§ TASK
Return the listing below word for word.

§ SOURCE DATA
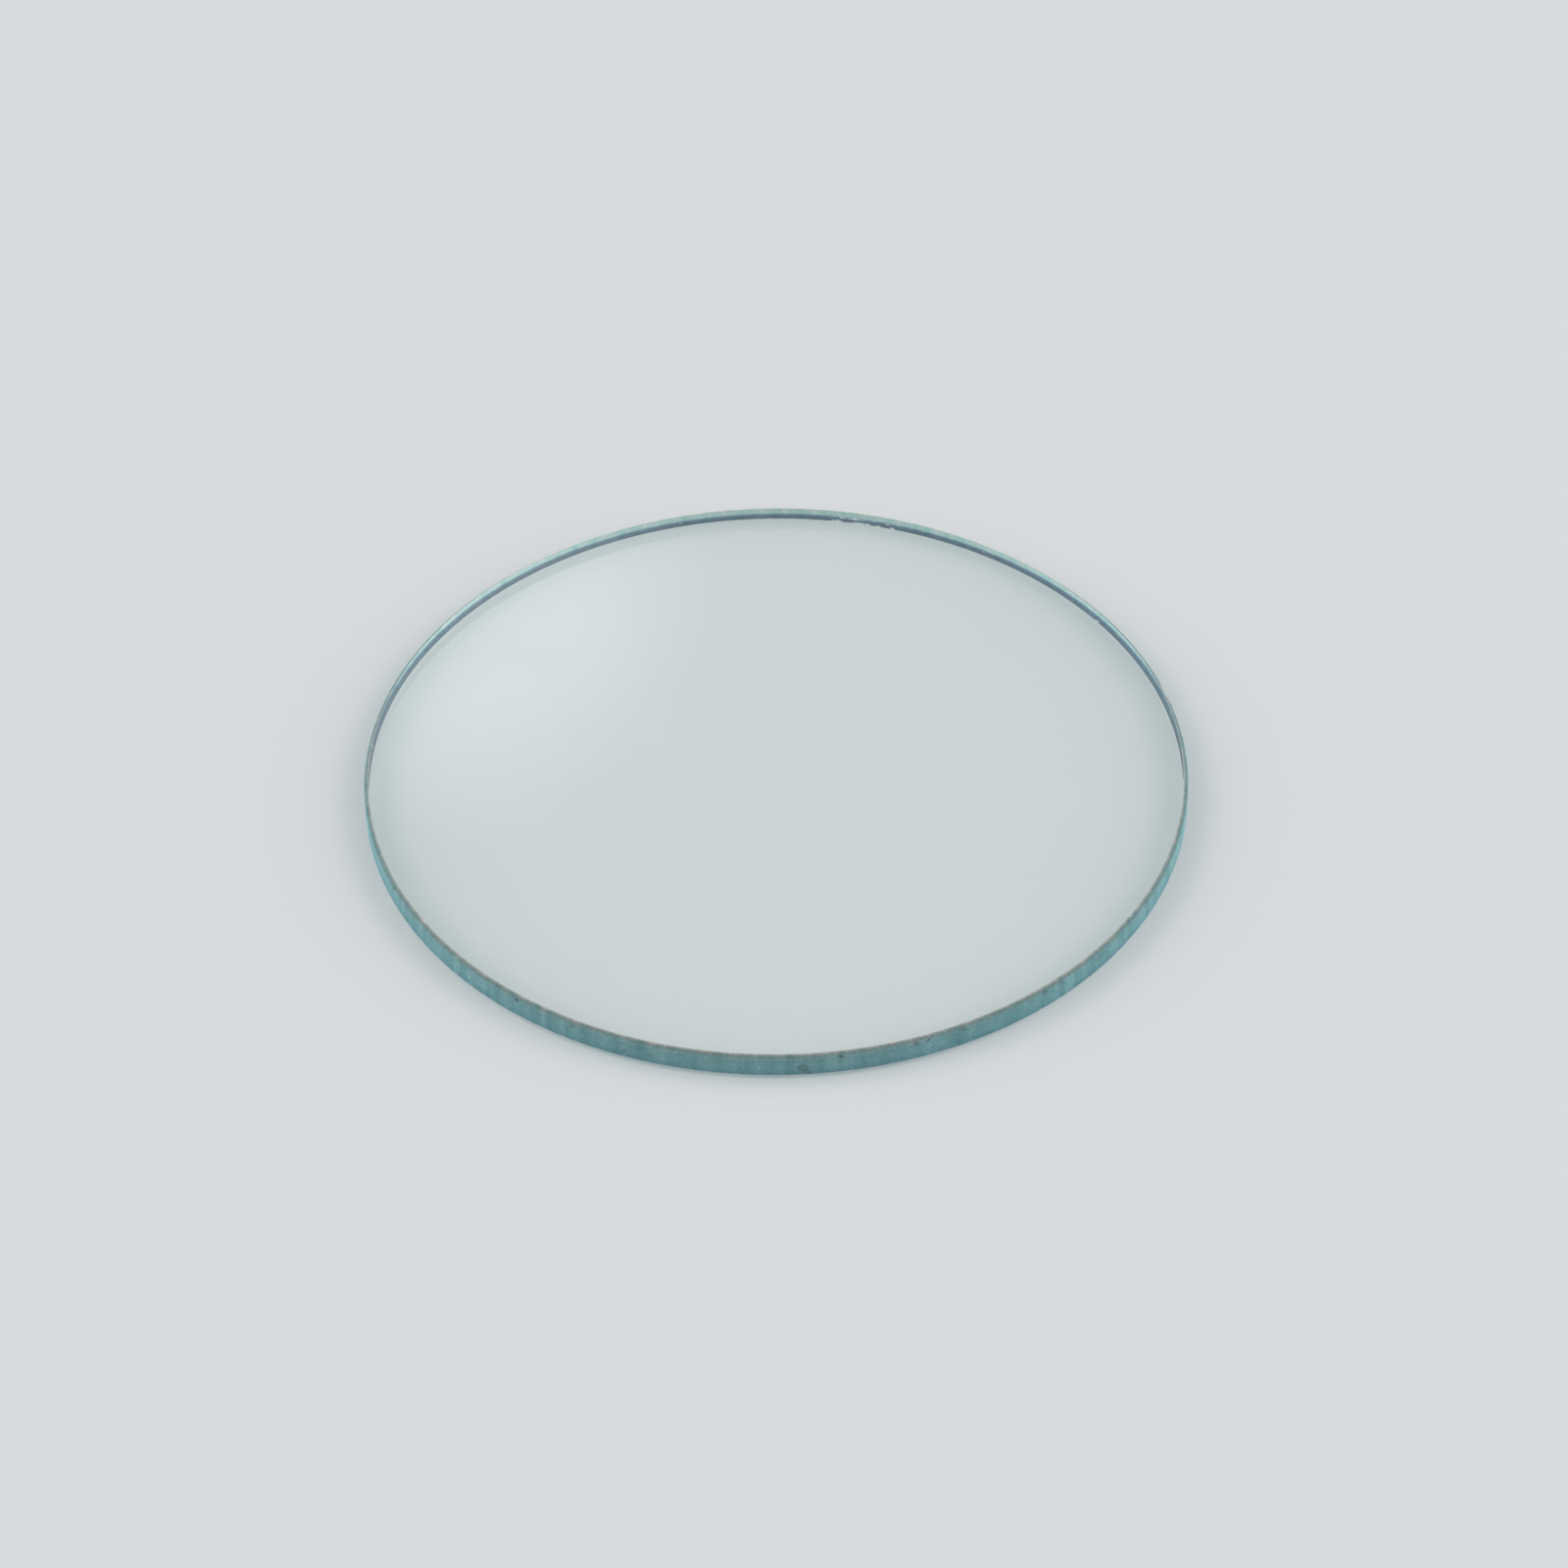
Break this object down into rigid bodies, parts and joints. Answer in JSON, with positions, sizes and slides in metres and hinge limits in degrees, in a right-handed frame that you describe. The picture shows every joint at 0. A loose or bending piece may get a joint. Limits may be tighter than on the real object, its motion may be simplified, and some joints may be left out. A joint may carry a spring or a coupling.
{
  "type": "flat watch crystal",
  "caption": "Flat round watch crystal of mineral glass, a thin clear disc with a ground rim and fine bevels, which covers and protects a watch dial.",
  "frame": {"origin": "centre of the underside, the face that rests on the seat in the watch case", "axes": "+Z along the disc's axis, out of the watch to the wearer's eye; +X and +Y are any two square directions in the underside, because the disc is round"},
  "size_m": [0.0295, 0.0294, 0.001],
  "materials": {
    "glass": "faces polished, rim and bevels ground to a satin, faint green tint seen in the rim"
  },
  "bodies": {
    "root": {"crystal": "glass"}
  },
  "joints": []
}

§ SOLUTION TO THE EXERCISE
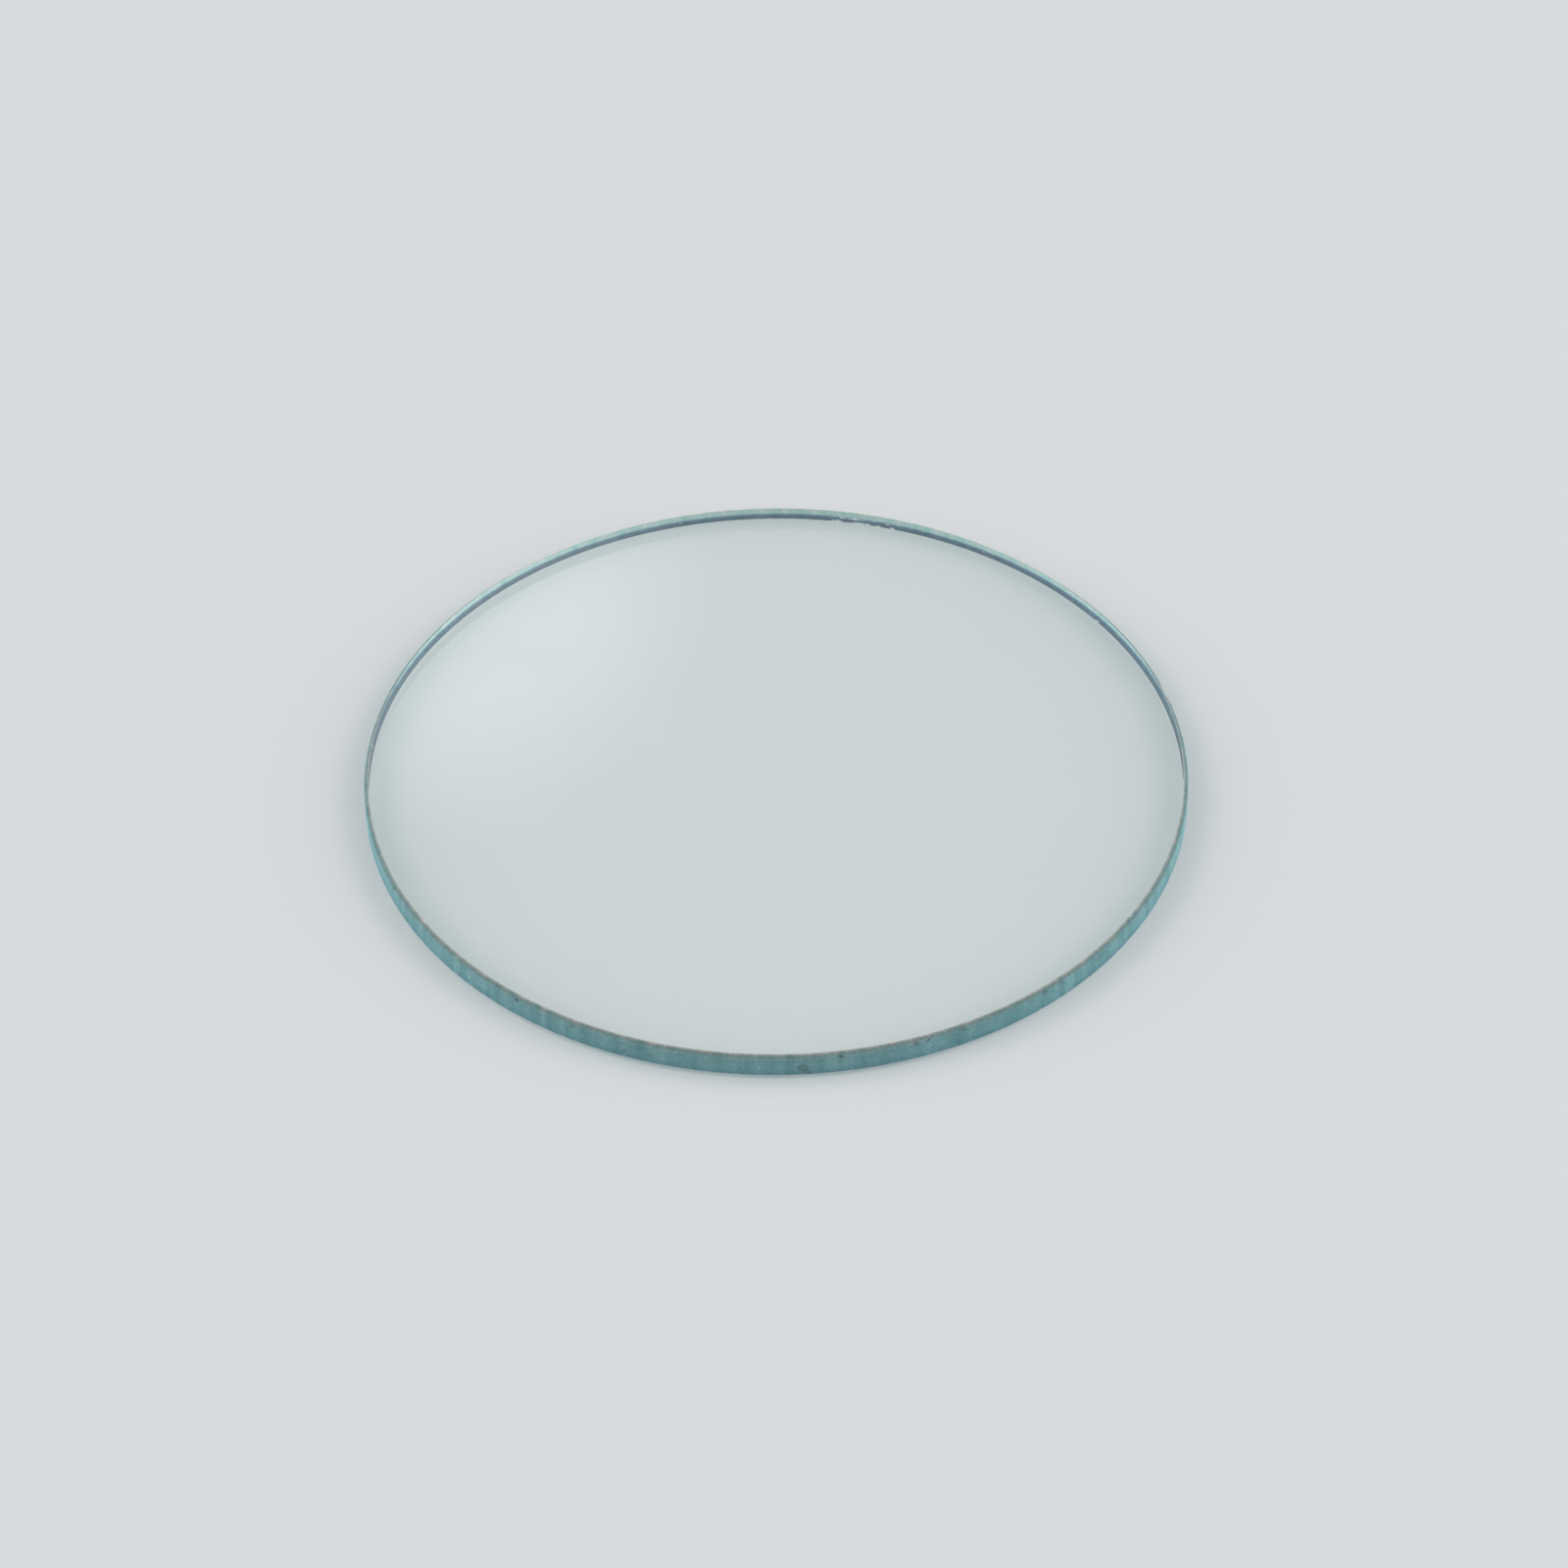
Break this object down into rigid bodies, parts and joints. Answer in JSON, with positions, sizes and slides in metres and hinge limits in degrees, in a right-handed frame that you describe. The picture shows every joint at 0. A loose or bending piece may get a joint. Limits may be tighter than on the real object, its motion may be simplified, and some joints may be left out. A joint may carry a spring or a coupling.
{
  "type": "flat watch crystal",
  "caption": "Flat round watch crystal of mineral glass, a thin clear disc with a ground rim and fine bevels, which covers and protects a watch dial.",
  "frame": {"origin": "centre of the underside, the face that rests on the seat in the watch case", "axes": "+Z along the disc's axis, out of the watch to the wearer's eye; +X and +Y are any two square directions in the underside, because the disc is round"},
  "size_m": [0.0295, 0.0294, 0.001],
  "materials": {
    "glass": "faces polished, rim and bevels ground to a satin, faint green tint seen in the rim"
  },
  "bodies": {
    "root": {"crystal": "glass"}
  },
  "joints": []
}